- Work to complete
Extract the listing below in full, unchanged.
= = = = =
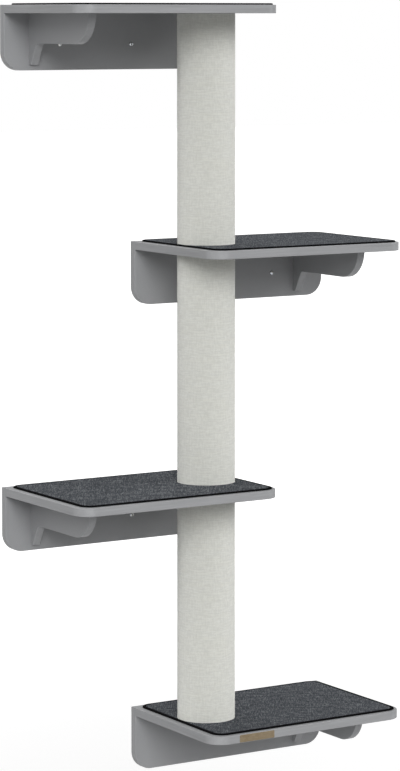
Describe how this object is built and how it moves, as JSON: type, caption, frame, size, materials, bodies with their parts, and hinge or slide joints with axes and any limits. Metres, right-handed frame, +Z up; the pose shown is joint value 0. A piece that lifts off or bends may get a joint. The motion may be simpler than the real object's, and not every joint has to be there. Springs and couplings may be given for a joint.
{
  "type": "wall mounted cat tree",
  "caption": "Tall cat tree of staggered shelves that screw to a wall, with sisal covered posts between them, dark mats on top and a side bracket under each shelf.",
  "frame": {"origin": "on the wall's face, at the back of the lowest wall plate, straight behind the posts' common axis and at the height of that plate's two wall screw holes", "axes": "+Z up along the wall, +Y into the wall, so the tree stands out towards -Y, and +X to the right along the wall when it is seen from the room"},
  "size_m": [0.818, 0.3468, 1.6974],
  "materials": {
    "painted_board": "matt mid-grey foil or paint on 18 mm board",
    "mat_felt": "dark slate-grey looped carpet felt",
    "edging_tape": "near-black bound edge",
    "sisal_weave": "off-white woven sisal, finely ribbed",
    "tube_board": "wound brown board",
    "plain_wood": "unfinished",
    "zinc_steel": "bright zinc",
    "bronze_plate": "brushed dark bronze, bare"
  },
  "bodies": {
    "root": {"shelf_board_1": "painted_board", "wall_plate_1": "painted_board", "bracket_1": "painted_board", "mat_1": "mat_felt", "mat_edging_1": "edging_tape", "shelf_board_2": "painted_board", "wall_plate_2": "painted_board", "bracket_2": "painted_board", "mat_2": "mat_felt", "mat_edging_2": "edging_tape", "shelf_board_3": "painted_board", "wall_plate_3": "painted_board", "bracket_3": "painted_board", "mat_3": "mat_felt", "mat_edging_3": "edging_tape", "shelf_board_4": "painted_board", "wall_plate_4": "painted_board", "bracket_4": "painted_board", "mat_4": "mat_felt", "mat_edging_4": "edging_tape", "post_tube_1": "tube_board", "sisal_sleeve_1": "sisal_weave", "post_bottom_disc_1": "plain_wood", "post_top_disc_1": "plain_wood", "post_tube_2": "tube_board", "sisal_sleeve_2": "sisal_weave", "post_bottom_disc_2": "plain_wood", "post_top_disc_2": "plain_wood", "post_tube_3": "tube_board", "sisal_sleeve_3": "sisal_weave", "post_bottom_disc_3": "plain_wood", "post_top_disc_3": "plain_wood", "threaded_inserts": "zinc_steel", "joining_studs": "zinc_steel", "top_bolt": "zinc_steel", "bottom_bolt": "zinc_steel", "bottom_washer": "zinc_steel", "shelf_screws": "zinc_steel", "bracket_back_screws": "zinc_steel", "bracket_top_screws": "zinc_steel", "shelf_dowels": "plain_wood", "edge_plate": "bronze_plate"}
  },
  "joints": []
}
= = = = =
- Output of the task
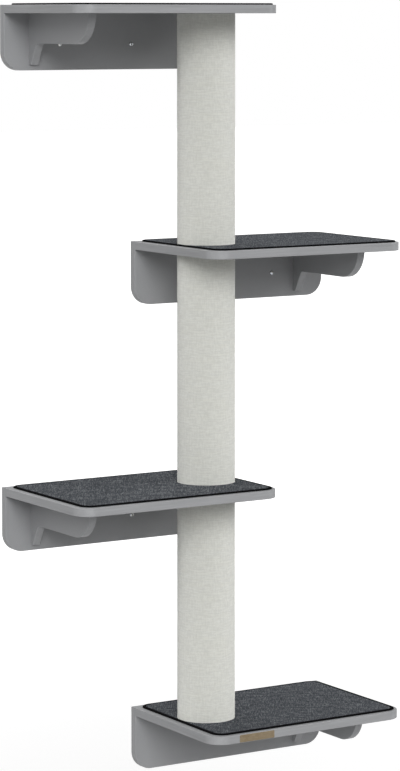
Describe how this object is built and how it moves, as JSON: type, caption, frame, size, materials, bodies with their parts, and hinge or slide joints with axes and any limits. Metres, right-handed frame, +Z up; the pose shown is joint value 0. A piece that lifts off or bends may get a joint. The motion may be simpler than the real object's, and not every joint has to be there. Springs and couplings may be given for a joint.
{
  "type": "wall mounted cat tree",
  "caption": "Tall cat tree of staggered shelves that screw to a wall, with sisal covered posts between them, dark mats on top and a side bracket under each shelf.",
  "frame": {"origin": "on the wall's face, at the back of the lowest wall plate, straight behind the posts' common axis and at the height of that plate's two wall screw holes", "axes": "+Z up along the wall, +Y into the wall, so the tree stands out towards -Y, and +X to the right along the wall when it is seen from the room"},
  "size_m": [0.818, 0.3468, 1.6974],
  "materials": {
    "painted_board": "matt mid-grey foil or paint on 18 mm board",
    "mat_felt": "dark slate-grey looped carpet felt",
    "edging_tape": "near-black bound edge",
    "sisal_weave": "off-white woven sisal, finely ribbed",
    "tube_board": "wound brown board",
    "plain_wood": "unfinished",
    "zinc_steel": "bright zinc",
    "bronze_plate": "brushed dark bronze, bare"
  },
  "bodies": {
    "root": {"shelf_board_1": "painted_board", "wall_plate_1": "painted_board", "bracket_1": "painted_board", "mat_1": "mat_felt", "mat_edging_1": "edging_tape", "shelf_board_2": "painted_board", "wall_plate_2": "painted_board", "bracket_2": "painted_board", "mat_2": "mat_felt", "mat_edging_2": "edging_tape", "shelf_board_3": "painted_board", "wall_plate_3": "painted_board", "bracket_3": "painted_board", "mat_3": "mat_felt", "mat_edging_3": "edging_tape", "shelf_board_4": "painted_board", "wall_plate_4": "painted_board", "bracket_4": "painted_board", "mat_4": "mat_felt", "mat_edging_4": "edging_tape", "post_tube_1": "tube_board", "sisal_sleeve_1": "sisal_weave", "post_bottom_disc_1": "plain_wood", "post_top_disc_1": "plain_wood", "post_tube_2": "tube_board", "sisal_sleeve_2": "sisal_weave", "post_bottom_disc_2": "plain_wood", "post_top_disc_2": "plain_wood", "post_tube_3": "tube_board", "sisal_sleeve_3": "sisal_weave", "post_bottom_disc_3": "plain_wood", "post_top_disc_3": "plain_wood", "threaded_inserts": "zinc_steel", "joining_studs": "zinc_steel", "top_bolt": "zinc_steel", "bottom_bolt": "zinc_steel", "bottom_washer": "zinc_steel", "shelf_screws": "zinc_steel", "bracket_back_screws": "zinc_steel", "bracket_top_screws": "zinc_steel", "shelf_dowels": "plain_wood", "edge_plate": "bronze_plate"}
  },
  "joints": []
}